Almost exactly one year ago, What They Think published an article titled "What AI Means for Your Future Workforce." It opened like this:

While tremendously useful for things like churning out certain types of marketing copy, analyzing customer data, and writing code, Gen AI is also deeply impacting the future workforce by churning out impatient, superficial thinkers. AI enables students to breeze through tasks that once required deep reading, analysis, and revision, all without learning a thing.

Today, all of the lessons of that article are showing up in hiring surveys. The Hirevue Early Careers Hiring Global Benchmark Report, released in 2026, for example, synthesizes data from the Institute of Student Employers (UK), the National Association of Colleges and Employers (US), and the Australian Association of Graduate Employers. The picture it paints is one of employers scrambling to adjust hiring practices because traditional proxies for competence—degrees, transcripts, resumes—no longer tell them anything about what candidates can actually do.

The Cheating Problem

In the UK, 61% of employers report that candidates are using AI during interviews without disclosure. That number isn’t surprising when you consider that 79% of Australian higher education and supplier sectors believe students are using GenAI significantly in their recruitment efforts. The report notes that suspected cheating in assessments has more than doubled, from 7% to 15% of employers who “frequently” encounter it.

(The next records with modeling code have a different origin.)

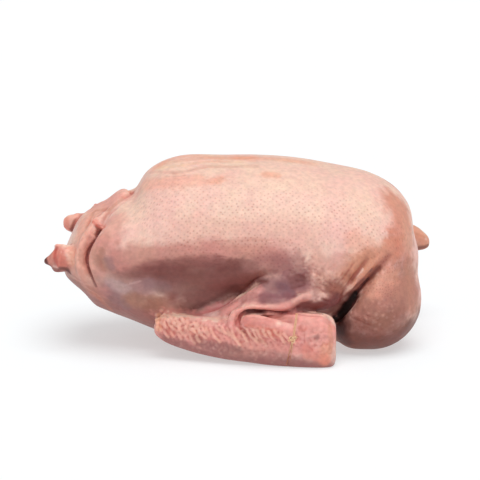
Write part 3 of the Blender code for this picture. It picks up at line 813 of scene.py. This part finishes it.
# Painted shade in hollows and a painted highlight on crests: rounds of smoothing that hollows are measured
# against, and how strongly the painted shade of each darkens the skin. Depths are in millimetres: where
# darkening starts, where it ends, and its share of red, green, blue.
PAINTED_HOLLOW_SHADE = ((3, 1.3), (16, 0.4))
HOLLOW_START = 0.02
HOLLOW_LIMIT = 0.4
HOLLOW_SHADE_TONE = (0.5, 1.2, 1.15)
PAINTED_CREST_HIGHLIGHT = 0.12
BRIGHTEST = 0.95
# How far up the skin faces where the colours of the top and the underside start, and how they fade in
TOP_STARTS = 0.35
TOP_FADES = 0.5
UNDER_STARTS = 0.05
UNDER_FADES = 0.55
# How much noise bends the edges of the colours, and the size of its waves
PAINT_WARP = 0.45
PAINT_WAVE = 9 * MM
# The middle share of a stroke that has its full strength
PAINT_SOLID = 0.33
# Where follicles show: how much, reach, and the line of pixels
FOLLICLE_AREAS = (
    (0.9, 46, ((160, 208), (220, 210), (280, 210))),
    (1.0, 40, ((300, 212), (340, 220), (370, 230))),
    (0.9, 30, ((180, 240), (240, 245), (290, 250))),
    (1.0, 40, ((366, 320), (390, 296), (404, 250))),
    (0.8, 20, ((310, 275), (335, 290))),
)
# Rows of follicles: millimetres between two, the height of the body's axis, and the half length and
# the number of steps along and round that are measured
FOLLICLE_GAP = 4.4
AXIS_HEIGHT = 95 * MM
AXIS_REACH = 190 * MM
GIRTH_STEPS = (96, 97)
# The radius taken where the axis lies outside the skin
END_RADIUS = 20 * MM


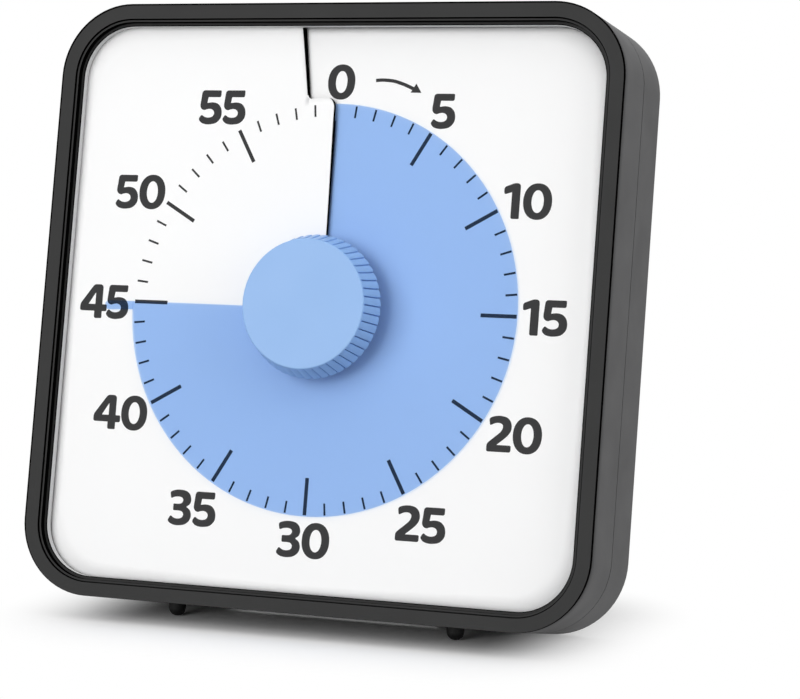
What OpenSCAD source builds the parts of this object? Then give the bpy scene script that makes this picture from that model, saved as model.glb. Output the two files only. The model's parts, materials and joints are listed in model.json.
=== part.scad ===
// Visual countdown timer: a square clock-like body that leans back on two small feet
// and a fold-out stand. A blue translucent film disc is wound out over a white dial by
// the centre knob, and a battery movement winds it back under the dial in up to 60 minutes.
//
// Row frame: +Z up, +X to the viewer's right, +Y away from the viewer. The origin is the
// bottom centre of the object's box. Each piece is drawn in the face frame first: x right
// and y up along the leaning face, z towards the viewer, 0 at the middle of the front
// band. A "depth" is a distance behind that band.

/* [Body] */
// Width of the body
body_w = 198; // [190:1:206]
// Height of the body along its leaning face
body_h = 199; // [191:1:207]
// Thickness of the body, front band to back face
body_d = 42; // [40:0.5:46]
// Outer corner radius
corner_r = 24.5; // [20:0.5:30]
// Depth of the line where the front shell meets the rear cover
split_d = 22.2; // [20:0.2:24]
// Wall of the shells
wall = 2.2; // [1.8:0.1:2.4]
// Lean of the face from the vertical, in degrees
lean = 11.5; // [10:0.5:12]

/* [Face] */
// Width of the flat front band
band_w = 4.8; // [4:0.1:5]
// Width of the stepped lip between the band and the dial
lip_w = 1.5; // [1:0.1:1.8]
// Depth of the dial just right of its slit
dial_low = 7; // [6.8:0.1:7.2]
// Rise of the dial and of the disc over one full turn
pitch = 1.8; // [1.6:0.1:2]
// Thickness of the dial sheet
dial_t = 0.5; // [0.3:0.1:0.6]
// Radius at which the slit steps sideways
notch_r = 69.5; // [69:0.5:72]
// How far the outer part of the slit lies left of the zero mark, in degrees
notch_deg = 7.5; // [5:2.5:10]
// How far the dial centre lies below the middle of the face
dial_drop = 0.5; // [0:0.1:1]

/* [Disc] */
// Radius of the film disc
disc_r = 67.6; // [66:0.2:68]
// Thickness of the film disc
film_t = 0.3; // [0.2:0.05:0.35]
// Gap between the dial and the disc over it
film_gap = 0.45; // [0.4:0.05:0.5]
// Reach of the pointer tab from the dial centre
pointer_r = 78; // [74:0.5:80]
// Clock angle of the disc's leading edge at rest, 6 degrees a minute
set_deg = 270; // [30:6:330]

/* [Knob] */
// Radius over the ribs
knob_r = 22.4; // [21:0.1:23]
// Radius of the knob's flat front
knob_front_r = 20.7; // [19:0.1:21]
// Distance that the knob stands out in front of the band
knob_out = 8.9; // [8:0.1:10]
// Depth of the knob's open back
knob_back = 2.5; // [2:0.1:2.6]
// Number of ribs round the knob
knob_ribs = 56; // [40:1:60]

/* [Feet and stand] */
// Distance of each foot from the middle
foot_x = 49.4; // [40:0.2:60]
// Depth of the feet behind the front band
foot_d = 20; // [18:0.5:21]
// Radius of a foot
foot_r = 3.1; // [2.8:0.1:3.4]
// Drop of a foot's tip below the body
foot_drop = 4.7; // [4.6:0.1:5]
// Width of the stand
stand_w = 70; // [50:1:72]
// Height of the stand's hinge from the middle of the face
stand_y = -20; // [-24:1:-16]
// Angle of the open stand from the vertical, in degrees
stand_deg = 16; // [14:0.5:18]

/* [Hidden] */
$fn = 64;
eps = 0.01;
half_w = body_w / 2;
half_h = body_h / 2;
sole_cut = 0.4;
shank_r = 1.7;
barb_r = 2.6;
barb_t = 2.4;
foot_round = half_h + foot_drop - foot_r;

// Steps round the front and back edges, as wide as the edges' rounding
front_step = 0.1;
back_step = 0.8;
back_step_t = 1.2;

// Height of the face's middle above the floor, and its place along Y
face_z = foot_round * cos(lean) + foot_d * sin(lean) + foot_r - sole_cut;
face_y = -(body_d * cos(lean) - (back_step - front_step) * sin(lean)) / 2;

// Depths of the layers behind the front band
cap_t = 0.9;
bezel_t = 2.2;
lip_1 = 1;
lip_2 = 3.2;
ring_back = 8.4;
chassis_d = 12;
chassis_t = 2;
joint_gap = 0.1;
ledge_d = ring_back + joint_gap;
ledge_w = 6;
side_gap = 0.3;

// Props of the dial on the chassis
prop_at = 84;
prop_r = 2.5;

// Hub, spindle and bush
hub_r = 9;
hub_front = 4.3;
hub_back = 7.6;
dial_hole_r = 12;
spindle_r = 3;
spindle_back_r = 2;
bush_r = 4.5;
bush_top = 9.8;
run = 0.05;

// Movement case
move_w = 56;
move_d = chassis_d + chassis_t + 0.2;
move_t = 16.2;
move_wall = 1.4;
move_mid = move_d + move_t / 2;

// Gear train, module 0.4 mm: pitch radius is teeth * gear_m / 2
gear_m = 0.4;
centre_teeth = 60;
pinion_teeth = 10;
third_teeth = 50;
fourth_teeth = 40;
rotor_teeth = 8;
third_at = [(centre_teeth + pinion_teeth) * gear_m / 2, 0];
fourth_at = third_at + [0, (third_teeth + pinion_teeth) * gear_m / 2];
rotor_reach = (fourth_teeth + rotor_teeth) * gear_m / 2;
rotor_turn = 145;
rotor_at = fourth_at + rotor_reach * [cos(rotor_turn), sin(rotor_turn)];
pinion_half = 180 / pinion_teeth;
centre_d = 17.6;
third_d = 20.4;
fourth_d = 23.4;
magnet_d = 25.2;
stator_front = magnet_d + 0.5;
stator_back = magnet_d + 2;
arbor_r = 0.7;
coil_at = [-14, 20];
ear_at = move_w / 2 + 6;
case_screw_at = 25;

// Rear cover: pocket of the stand, battery bay, switch, buzzer, keyhole
back_t = 2.4;
back_in = body_d - back_t;
pocket_w = stand_w + 4;
pocket_d = 6.5;
pocket_top = stand_y + 10;
pocket_floor = body_d - pocket_d;
rib = 2;
hinge_d = body_d - 3.5;
hinge_z = face_z + stand_y * cos(lean) - hinge_d * sin(lean);
stand_t = 4.4;
stand_tip = stand_t / 2;
stand_cut = 0.3;
stand_len = (hinge_z - stand_tip + stand_cut) / cos(stand_deg);
stand_open = stand_deg + lean;
pin_r = 1.25;
ear_w = 6;
ear_x = pocket_w / 2 - ear_w - 1;
cell_r = 7.1;
cell_len = 49.2;
bay_y = 52;
bay_len = 60;
bay_w = 17;
bay_floor = 24;
cell_d = bay_floor + cell_r + 0.5;
door_t = 1.8;
door_lip = 2;
post_xy = [half_w - corner_r + 13, half_h - corner_r + 13];
post_r = 4;
screw_r = 1.45;
pilot_r = 1.5;
head_r = 3;
switch_at = [64, 52];
switch_slot = [13, 4.4];
switch_travel = 7;
board_d = 31;
board_t = 1.6;
board_size = [46, 34];
buzzer_at = [-64, 52];
buzzer_r = 11;
keyhole_y = 78;
keyhole_r = 4.5;
keyhole_slot_r = 2.3;
keyhole_len = 9;

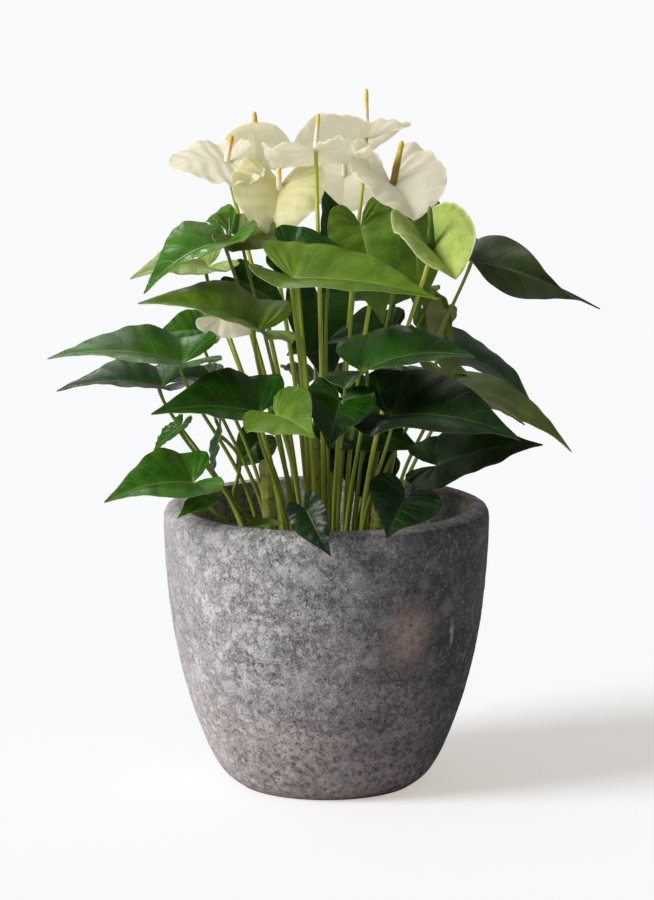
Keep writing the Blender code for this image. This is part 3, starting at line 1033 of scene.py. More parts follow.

The response from employers? Seventy-nine percent of UK employers are now “either redesigning or reviewing their recruitment processes because of AI developments.” A hiring “arms race” of sorts. In Australia, 15% of employers have adjusted their application or selection processes in response to candidate GenAI use, a jump from just 2% the previous year.

But employers aren’t just worried about cheating. They’re worried because they’ve lost faith in the traditional signals that were supposed to tell them who was competent.

The Death of Credentials

For years, a degree was the answer. In the UK, for example, a 2:1 (upperclass honors degree) from a decent university meant something. Today? UK employers have slashed the requirement for a 2:1 degree from 71% of organizations in 2014 to 47% today. In the US, while 79% of entry-level jobs still technically require a bachelor's degree, employers are de-emphasizing GPA as a screening tool. They’ve realized that when every student has access to ChatGPT, a transcript tells you nothing about what that person can actually think.

The report itself acknowledges this directly. According to Dr. Mike Hudy, Chief Science Officer at Hirevue: “Traditional proxies like résumés summarizing past experiences hold minimal predictive power, as candidates often lack a substantive professional history to review.”

What he’s really saying: We can’t trust anything you’ve told us about yourself because we have no way to verify it was actually you who did the work.

The Skills Gap That AI Created

So what are employers now desperately looking for? Communication, teamwork, and critical thinking. These—deep reading, analysis, complex problem-solving, and the ability to think through something without immediately outsourcing it to a machine—are the very skills that AI is eroding.

Employers have been forced to adopt skills-based hiring because credentials stopped meaning anything. McKinsey research cited in the report found that skills-based hiring is five times more predictive of job performance than hiring for education. That’s not because skills-based hiring suddenly became better. It’s because education became useless as a signal.

Seventy percent of US employers now report using skills-based hiring practices. They're not doing it because they love skills assessments. They're doing it because they have no other choice. A resume could be AI-generated. A transcript could represent work done by ChatGPT. The only thing left to assess is what someone can actually do in real time, under observation.